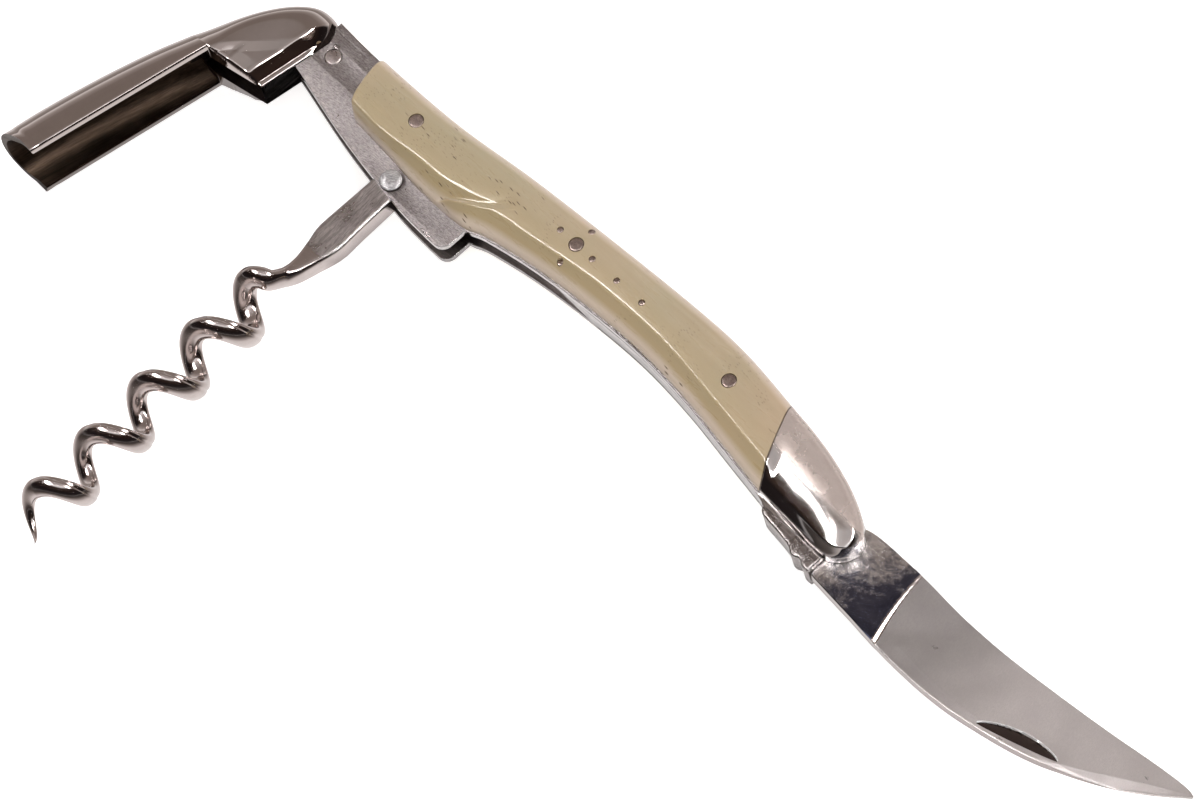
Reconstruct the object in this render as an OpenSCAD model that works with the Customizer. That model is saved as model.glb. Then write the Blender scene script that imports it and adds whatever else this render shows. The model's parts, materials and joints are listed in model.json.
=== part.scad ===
// Waiter's corkscrew: a folding bar tool with a knife blade, a worm and a bottle-lip lever,
// all three opened out. It lies flat on its rear face. +Z is up through the thickness,
// +X runs along the handle from the lever pivot towards the blade pivot, +Y is the convex
// back of the handle. The origin is on the rear face, under the centre rivet. Millimetres.
// "Front" and "rear" mean the +Z and -Z halves, but front_rivet and rear_rivets are named
// along the handle: the front rivet is near the lever, the rear ones are near the blade.

/* [Handle] */
// Overall thickness of the handle over both scales
handle_t = 13; // [12.5:0.1:14]
// Clear gap between the two liners
gap_w = 2.8; // [2.7:0.05:3]
// Thickness of one liner
liner_t = 1.0; // [0.9:0.05:1.1]
// Amount by which the liners stand proud of the scales on the concave side
liner_lip = 0.3; // [0.1:0.05:0.5]
// Height of the upright edge of a scale on the concave side
scale_rim = 0.7; // [0.4:0.1:1.2]

/* [Pins and rivets] */
// Radius of the blade pivot pin
blade_pin_r = 1.5; // [1.3:0.05:1.6]
// Radius of the lever pivot pin
lever_pin_r = 1.6; // [1.4:0.05:1.7]
// Radius of the worm pivot pin inside the liners
worm_pin_r = 1.4; // [1.2:0.05:1.5]
// Radius of the raised head of the worm pivot pin
worm_head_r = 1.75; // [1.65:0.05:1.9]
// Radius of the flush lever stop pin
stop_pin_r = 1.2; // [1:0.05:1.3]
// Radius of the handle rivets
rivet_r = 1.05; // [0.9:0.05:1.15]
// Radius of the small inlaid pins
inlay_r = 0.45; // [0.4:0.05:0.5]
// Radial running clearance at each pivot
run_c = 0.05; // [0.02:0.01:0.08]

/* [Blade] */
// Thickness of the blade at the ricasso
blade_t = 2.6; // [2.3:0.05:2.6]
// Thickness left at the cutting edge
edge_t = 0.3; // [0.2:0.05:0.5]

/* [Worm] */
// Radius of the wire
wire_r = 1.3; // [1.2:0.05:1.4]
// Radius of the coil, measured to the middle of the wire
coil_r = 3.15; // [2.9:0.05:3.3]
// Advance of the coil for one turn
pitch = 11; // [10.5:0.1:11.2]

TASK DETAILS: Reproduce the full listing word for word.

ANSWER TO THIS EXERCISE:
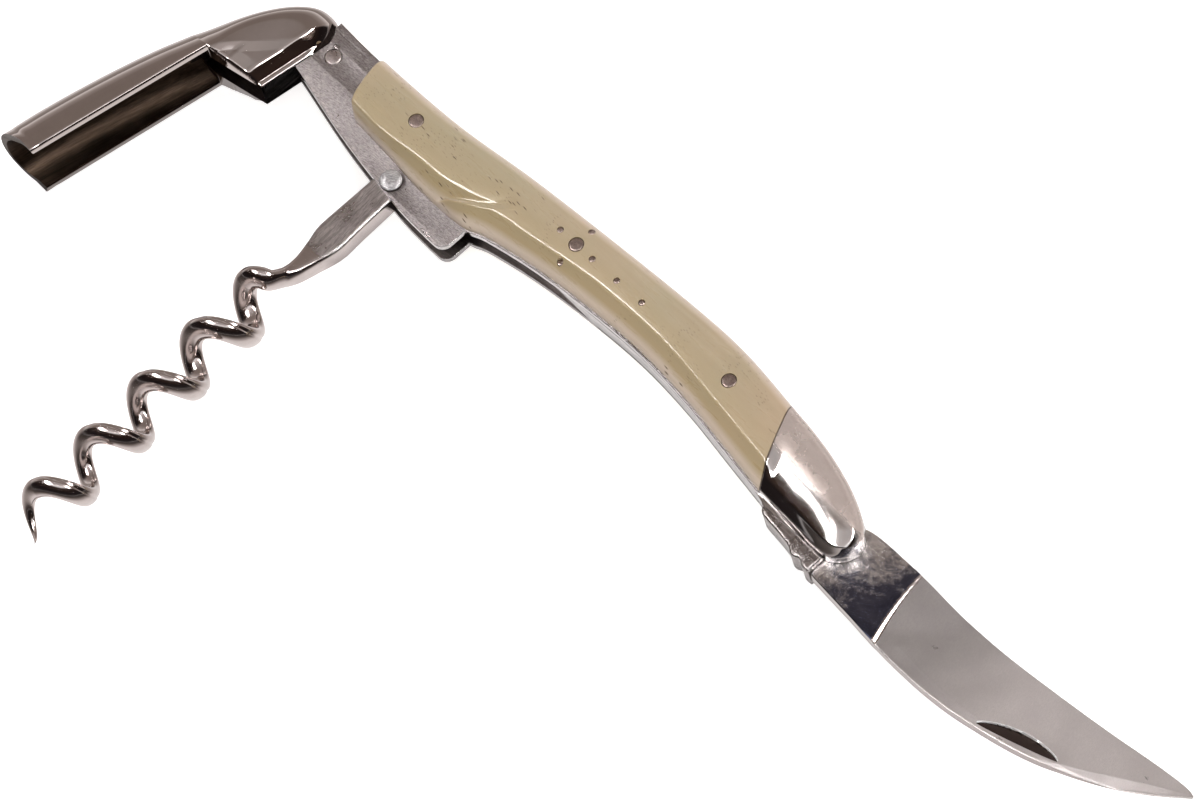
Reconstruct the object in this render as an OpenSCAD model that works with the Customizer. That model is saved as model.glb. Then write the Blender scene script that imports it and adds whatever else this render shows. The model's parts, materials and joints are listed in model.json.
=== part.scad ===
// Waiter's corkscrew: a folding bar tool with a knife blade, a worm and a bottle-lip lever,
// all three opened out. It lies flat on its rear face. +Z is up through the thickness,
// +X runs along the handle from the lever pivot towards the blade pivot, +Y is the convex
// back of the handle. The origin is on the rear face, under the centre rivet. Millimetres.
// "Front" and "rear" mean the +Z and -Z halves, but front_rivet and rear_rivets are named
// along the handle: the front rivet is near the lever, the rear ones are near the blade.

/* [Handle] */
// Overall thickness of the handle over both scales
handle_t = 13; // [12.5:0.1:14]
// Clear gap between the two liners
gap_w = 2.8; // [2.7:0.05:3]
// Thickness of one liner
liner_t = 1.0; // [0.9:0.05:1.1]
// Amount by which the liners stand proud of the scales on the concave side
liner_lip = 0.3; // [0.1:0.05:0.5]
// Height of the upright edge of a scale on the concave side
scale_rim = 0.7; // [0.4:0.1:1.2]

/* [Pins and rivets] */
// Radius of the blade pivot pin
blade_pin_r = 1.5; // [1.3:0.05:1.6]
// Radius of the lever pivot pin
lever_pin_r = 1.6; // [1.4:0.05:1.7]
// Radius of the worm pivot pin inside the liners
worm_pin_r = 1.4; // [1.2:0.05:1.5]
// Radius of the raised head of the worm pivot pin
worm_head_r = 1.75; // [1.65:0.05:1.9]
// Radius of the flush lever stop pin
stop_pin_r = 1.2; // [1:0.05:1.3]
// Radius of the handle rivets
rivet_r = 1.05; // [0.9:0.05:1.15]
// Radius of the small inlaid pins
inlay_r = 0.45; // [0.4:0.05:0.5]
// Radial running clearance at each pivot
run_c = 0.05; // [0.02:0.01:0.08]

/* [Blade] */
// Thickness of the blade at the ricasso
blade_t = 2.6; // [2.3:0.05:2.6]
// Thickness left at the cutting edge
edge_t = 0.3; // [0.2:0.05:0.5]

/* [Worm] */
// Radius of the wire
wire_r = 1.3; // [1.2:0.05:1.4]
// Radius of the coil, measured to the middle of the wire
coil_r = 3.15; // [2.9:0.05:3.3]
// Advance of the coil for one turn
pitch = 11; // [10.5:0.1:11.2]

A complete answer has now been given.